On average, it takes about seven years to develop a new drug and bring it to market. For ambitious life science businesses, generative AI’s ability to generate insights and content in a fraction of the time of a human means wiping months, or even years, off that average. When it comes to clinical development, saving time translates to saving lives, or at least improving them, through faster availability of treatments. It also translates into revenue opportunity – and a significant one at that. Some industry sources estimate that bringing new treatments to market ahead of schedule can be worth between £500,000 to £6.5 million per day. However, due to uncertain regulatory landscapes, coupled with the rapidly evolving nature of the technology, some companies are taking a wait-and-see approach to adopting generative AI, delaying investments until the course forward is clearer. While this may seem a prudent approach, it will be one organisation’s regret in the long run as they miss out on the opportunities generative AI holds, such as drug discovery and speed to market, and as competitors jump ahead and take the lead.

For life sciences companies looking to seize a competitive edge and supercharge their speed to market, there are a few key areas of the clinical development lifecycle they should focus on first.

Simplifying the Research Process

Research and development (R&D) is often the most time-consuming part of the drug development process, but AI can accelerate this process by up to 50% as the technology has a multiplier effect wherever it is applied.

Life sciences can implement generative AI at the very beginning of the R&D cycle, to aid in searching and synthesising available literature on a specific potential drug. Instead of beginning with a manual keyword search and sifting through hundreds of articles across various sources, teams could prompt a generative AI-enabled tool to rapidly search, gather and distil relevant articles – or even suggest unanticipated information pathways to explore.

Generative AI also has the potential to change how researchers find existing literature. Usually, researchers simply type keywords into the search box. But with a generative AI tool, they could state their goal into the prompt, providing context and intent, for the technology to find reference materials to support that specific ask, saving significant time while broadening the research horizon.

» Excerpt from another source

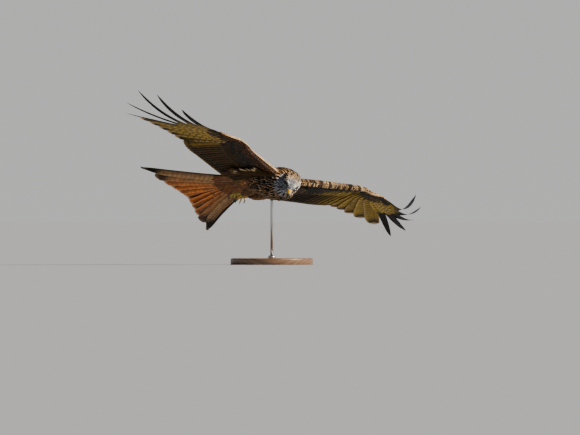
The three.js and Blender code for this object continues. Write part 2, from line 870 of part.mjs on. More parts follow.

Automating Clinical Trial Protocol Writing

Compiling a clinical trial protocol document is a lengthy process that can take anywhere from a few months to over a year. Generative AI technology’s capabilities can automate a substantial proportion of the protocol writing process, bringing it down to days or even mere hours.

Generative AI can be trained on thousands of existing protocols in industry databases and each company’s own research data in order to identify the patterns relevant to investigational products, certain conditions, specific patient populations, or other factors. As the generative AI tool identifies relevant patterns, it can combine all the insights to design a baseline study, with a defined narrative that determines eligibility, drafts exclusionary criteria, and provides other necessary details. It can generate a number of draft options that would later be evaluated and refined by a human.